▶ ITEMS
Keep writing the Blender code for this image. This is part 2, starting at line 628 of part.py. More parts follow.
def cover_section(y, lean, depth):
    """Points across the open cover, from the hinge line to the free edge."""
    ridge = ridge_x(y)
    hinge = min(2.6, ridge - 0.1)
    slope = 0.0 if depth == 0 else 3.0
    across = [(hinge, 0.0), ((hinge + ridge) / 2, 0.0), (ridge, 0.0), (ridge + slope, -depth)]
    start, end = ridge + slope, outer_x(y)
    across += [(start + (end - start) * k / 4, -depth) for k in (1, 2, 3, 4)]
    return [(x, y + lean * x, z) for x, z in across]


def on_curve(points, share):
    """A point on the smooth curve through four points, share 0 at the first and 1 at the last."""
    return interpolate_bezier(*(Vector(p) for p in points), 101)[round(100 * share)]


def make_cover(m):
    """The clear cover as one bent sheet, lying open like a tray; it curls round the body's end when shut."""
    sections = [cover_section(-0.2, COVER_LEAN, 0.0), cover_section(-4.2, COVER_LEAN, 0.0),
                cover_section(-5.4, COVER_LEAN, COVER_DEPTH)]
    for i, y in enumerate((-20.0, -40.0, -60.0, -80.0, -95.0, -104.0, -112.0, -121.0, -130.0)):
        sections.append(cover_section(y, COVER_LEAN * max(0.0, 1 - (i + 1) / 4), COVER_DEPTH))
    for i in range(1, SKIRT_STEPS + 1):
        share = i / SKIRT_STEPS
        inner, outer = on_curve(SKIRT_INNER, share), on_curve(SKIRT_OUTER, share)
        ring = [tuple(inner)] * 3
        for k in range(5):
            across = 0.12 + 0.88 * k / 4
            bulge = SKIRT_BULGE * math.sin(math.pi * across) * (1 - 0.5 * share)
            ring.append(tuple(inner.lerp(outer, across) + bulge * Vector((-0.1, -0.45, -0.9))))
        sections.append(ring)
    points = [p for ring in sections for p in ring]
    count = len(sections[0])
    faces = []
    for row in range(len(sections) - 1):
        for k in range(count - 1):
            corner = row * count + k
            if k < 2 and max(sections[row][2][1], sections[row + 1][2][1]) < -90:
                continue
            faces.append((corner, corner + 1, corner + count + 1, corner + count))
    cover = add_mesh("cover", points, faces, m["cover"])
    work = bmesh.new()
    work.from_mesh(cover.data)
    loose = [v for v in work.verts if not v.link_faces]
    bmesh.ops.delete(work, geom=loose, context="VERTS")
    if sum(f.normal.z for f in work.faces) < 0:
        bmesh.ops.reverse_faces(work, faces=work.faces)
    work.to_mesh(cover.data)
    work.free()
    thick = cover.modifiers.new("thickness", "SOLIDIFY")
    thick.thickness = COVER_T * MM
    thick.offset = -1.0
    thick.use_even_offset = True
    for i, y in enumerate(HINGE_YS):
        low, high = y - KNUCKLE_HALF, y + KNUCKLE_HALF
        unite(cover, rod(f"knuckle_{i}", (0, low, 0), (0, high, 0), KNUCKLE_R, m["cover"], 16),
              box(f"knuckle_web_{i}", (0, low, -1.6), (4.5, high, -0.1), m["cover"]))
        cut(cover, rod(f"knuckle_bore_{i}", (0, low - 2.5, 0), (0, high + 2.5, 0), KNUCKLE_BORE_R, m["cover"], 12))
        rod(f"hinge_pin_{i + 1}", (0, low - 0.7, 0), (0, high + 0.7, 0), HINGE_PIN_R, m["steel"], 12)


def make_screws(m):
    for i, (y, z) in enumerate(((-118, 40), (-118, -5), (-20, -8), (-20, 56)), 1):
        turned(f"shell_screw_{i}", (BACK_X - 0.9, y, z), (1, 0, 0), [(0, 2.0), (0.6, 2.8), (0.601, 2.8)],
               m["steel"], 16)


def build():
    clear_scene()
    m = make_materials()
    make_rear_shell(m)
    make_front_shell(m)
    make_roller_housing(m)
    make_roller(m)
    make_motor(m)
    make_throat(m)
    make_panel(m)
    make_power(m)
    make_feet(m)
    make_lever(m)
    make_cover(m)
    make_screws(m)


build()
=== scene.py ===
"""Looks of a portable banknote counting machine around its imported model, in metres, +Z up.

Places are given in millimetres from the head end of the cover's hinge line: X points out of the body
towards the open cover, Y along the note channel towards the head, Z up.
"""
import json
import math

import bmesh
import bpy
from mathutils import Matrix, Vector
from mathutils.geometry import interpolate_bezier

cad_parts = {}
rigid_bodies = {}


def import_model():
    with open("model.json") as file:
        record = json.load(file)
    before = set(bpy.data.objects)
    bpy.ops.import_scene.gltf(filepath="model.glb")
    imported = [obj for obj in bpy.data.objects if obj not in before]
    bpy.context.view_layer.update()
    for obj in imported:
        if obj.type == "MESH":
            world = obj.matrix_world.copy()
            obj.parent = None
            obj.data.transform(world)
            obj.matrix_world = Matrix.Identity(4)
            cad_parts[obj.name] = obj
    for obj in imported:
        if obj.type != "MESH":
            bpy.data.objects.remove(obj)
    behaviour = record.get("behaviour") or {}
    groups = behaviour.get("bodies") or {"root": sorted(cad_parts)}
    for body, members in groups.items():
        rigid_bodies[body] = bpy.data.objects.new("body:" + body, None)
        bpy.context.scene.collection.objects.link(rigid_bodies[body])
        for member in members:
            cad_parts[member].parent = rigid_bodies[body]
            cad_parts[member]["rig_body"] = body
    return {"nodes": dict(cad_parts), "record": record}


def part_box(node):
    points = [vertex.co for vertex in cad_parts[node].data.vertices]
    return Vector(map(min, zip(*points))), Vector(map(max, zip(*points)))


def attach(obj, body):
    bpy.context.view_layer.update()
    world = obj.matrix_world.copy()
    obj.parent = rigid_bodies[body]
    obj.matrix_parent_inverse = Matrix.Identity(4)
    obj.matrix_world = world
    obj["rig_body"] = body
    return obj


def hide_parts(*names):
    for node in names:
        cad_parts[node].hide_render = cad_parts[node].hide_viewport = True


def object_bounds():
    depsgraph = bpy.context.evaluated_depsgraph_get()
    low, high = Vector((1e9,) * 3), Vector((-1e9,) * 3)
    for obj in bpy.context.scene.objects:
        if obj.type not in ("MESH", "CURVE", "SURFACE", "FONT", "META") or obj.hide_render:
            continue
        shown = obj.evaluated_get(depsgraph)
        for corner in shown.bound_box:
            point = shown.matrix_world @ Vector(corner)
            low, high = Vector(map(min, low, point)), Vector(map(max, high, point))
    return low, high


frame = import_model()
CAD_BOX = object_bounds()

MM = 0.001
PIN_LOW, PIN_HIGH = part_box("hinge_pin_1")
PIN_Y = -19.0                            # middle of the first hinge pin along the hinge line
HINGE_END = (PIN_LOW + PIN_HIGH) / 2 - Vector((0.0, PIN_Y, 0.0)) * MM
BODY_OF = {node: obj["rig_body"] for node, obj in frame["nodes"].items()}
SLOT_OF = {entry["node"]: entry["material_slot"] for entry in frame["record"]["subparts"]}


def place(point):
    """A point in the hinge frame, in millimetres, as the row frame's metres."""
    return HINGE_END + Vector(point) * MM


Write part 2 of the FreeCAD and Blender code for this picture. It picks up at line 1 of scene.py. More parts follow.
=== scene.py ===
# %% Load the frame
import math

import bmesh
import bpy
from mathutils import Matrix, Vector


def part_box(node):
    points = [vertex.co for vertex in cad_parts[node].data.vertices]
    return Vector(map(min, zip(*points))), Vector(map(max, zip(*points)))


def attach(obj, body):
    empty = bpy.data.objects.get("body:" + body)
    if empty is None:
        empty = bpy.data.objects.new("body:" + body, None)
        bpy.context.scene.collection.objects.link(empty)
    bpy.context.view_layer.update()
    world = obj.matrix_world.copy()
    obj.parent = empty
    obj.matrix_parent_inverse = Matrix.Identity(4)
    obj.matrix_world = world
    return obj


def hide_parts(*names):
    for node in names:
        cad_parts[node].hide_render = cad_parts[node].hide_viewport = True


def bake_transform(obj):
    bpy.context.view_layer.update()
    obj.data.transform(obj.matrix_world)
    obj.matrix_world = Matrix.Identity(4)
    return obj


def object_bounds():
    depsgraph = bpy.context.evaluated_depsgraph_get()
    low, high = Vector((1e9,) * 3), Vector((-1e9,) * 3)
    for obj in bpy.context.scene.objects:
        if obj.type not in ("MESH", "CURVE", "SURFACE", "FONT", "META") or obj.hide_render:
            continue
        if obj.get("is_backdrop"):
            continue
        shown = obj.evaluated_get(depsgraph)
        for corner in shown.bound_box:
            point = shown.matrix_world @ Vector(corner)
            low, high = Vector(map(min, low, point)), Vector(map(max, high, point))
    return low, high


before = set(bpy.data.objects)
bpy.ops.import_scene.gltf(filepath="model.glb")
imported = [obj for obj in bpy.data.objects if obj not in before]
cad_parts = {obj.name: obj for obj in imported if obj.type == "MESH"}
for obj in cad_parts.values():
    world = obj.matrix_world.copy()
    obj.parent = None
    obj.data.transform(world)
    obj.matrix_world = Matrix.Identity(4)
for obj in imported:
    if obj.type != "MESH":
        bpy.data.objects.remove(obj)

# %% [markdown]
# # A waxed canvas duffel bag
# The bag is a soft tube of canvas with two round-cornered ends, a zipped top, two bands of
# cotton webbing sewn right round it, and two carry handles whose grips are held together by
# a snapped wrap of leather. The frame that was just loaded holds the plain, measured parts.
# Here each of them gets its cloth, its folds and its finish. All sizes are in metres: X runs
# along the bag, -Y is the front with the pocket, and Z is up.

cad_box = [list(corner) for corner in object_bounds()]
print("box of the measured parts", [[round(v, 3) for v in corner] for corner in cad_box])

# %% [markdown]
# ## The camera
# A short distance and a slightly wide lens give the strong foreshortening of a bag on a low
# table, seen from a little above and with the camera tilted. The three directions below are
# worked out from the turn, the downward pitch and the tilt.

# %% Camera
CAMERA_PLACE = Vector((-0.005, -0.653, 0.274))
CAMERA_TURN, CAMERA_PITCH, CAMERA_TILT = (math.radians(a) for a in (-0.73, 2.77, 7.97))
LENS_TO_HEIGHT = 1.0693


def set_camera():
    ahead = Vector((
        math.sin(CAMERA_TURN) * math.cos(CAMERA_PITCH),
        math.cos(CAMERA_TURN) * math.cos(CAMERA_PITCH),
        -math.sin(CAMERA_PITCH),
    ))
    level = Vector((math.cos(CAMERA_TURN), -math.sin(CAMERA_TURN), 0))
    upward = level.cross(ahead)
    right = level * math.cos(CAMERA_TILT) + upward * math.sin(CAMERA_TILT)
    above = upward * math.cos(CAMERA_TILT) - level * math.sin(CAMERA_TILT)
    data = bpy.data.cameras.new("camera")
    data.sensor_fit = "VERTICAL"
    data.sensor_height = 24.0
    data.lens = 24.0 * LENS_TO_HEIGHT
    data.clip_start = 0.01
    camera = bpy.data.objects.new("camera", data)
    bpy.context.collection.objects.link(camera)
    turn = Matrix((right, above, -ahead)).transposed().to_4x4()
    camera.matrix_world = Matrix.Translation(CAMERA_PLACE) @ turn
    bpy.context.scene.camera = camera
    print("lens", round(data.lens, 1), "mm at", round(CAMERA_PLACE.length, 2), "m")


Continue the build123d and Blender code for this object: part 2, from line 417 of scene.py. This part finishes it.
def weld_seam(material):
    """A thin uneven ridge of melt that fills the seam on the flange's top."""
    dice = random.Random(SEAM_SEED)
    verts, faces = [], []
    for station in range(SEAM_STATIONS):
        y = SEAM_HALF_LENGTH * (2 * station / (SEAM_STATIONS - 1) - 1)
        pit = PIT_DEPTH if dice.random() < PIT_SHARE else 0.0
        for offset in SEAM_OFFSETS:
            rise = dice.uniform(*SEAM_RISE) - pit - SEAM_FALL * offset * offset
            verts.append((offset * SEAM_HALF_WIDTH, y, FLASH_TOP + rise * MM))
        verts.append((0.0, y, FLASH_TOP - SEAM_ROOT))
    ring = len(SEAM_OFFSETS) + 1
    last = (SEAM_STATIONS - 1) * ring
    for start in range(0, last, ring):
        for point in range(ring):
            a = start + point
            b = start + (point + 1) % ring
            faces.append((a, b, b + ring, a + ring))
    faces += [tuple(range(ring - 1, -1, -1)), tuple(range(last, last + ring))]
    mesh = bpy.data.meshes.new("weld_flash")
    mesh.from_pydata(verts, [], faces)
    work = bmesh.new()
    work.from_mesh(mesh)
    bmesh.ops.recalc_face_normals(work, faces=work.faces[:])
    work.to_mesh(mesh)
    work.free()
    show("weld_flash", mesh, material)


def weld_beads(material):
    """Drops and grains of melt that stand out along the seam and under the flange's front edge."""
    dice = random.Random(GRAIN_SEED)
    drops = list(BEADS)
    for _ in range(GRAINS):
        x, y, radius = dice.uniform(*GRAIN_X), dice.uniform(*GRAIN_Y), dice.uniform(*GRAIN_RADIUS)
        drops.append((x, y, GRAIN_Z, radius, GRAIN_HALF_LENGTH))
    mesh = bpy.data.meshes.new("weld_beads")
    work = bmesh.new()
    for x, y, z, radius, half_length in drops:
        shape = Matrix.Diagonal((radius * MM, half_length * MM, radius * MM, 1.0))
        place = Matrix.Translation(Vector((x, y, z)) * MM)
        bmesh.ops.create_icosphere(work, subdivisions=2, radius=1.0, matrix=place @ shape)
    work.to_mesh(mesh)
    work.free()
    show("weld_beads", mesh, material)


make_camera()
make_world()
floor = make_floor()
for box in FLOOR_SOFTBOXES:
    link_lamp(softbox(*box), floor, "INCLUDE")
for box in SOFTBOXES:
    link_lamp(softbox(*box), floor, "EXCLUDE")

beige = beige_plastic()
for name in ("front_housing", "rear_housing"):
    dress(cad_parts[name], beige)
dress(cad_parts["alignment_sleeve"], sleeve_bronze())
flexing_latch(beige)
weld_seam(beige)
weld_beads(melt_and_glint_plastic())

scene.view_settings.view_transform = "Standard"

▶ GOAL
Show the lines where the word "empty" appears in the entries.

▶ COMPLETED EXERCISE
    empty = bpy.data.objects.get("body:" + body)
    if empty is None:
        empty = bpy.data.objects.new("body:" + body, None)
        bpy.context.scene.collection.objects.link(empty)
    obj.parent = empty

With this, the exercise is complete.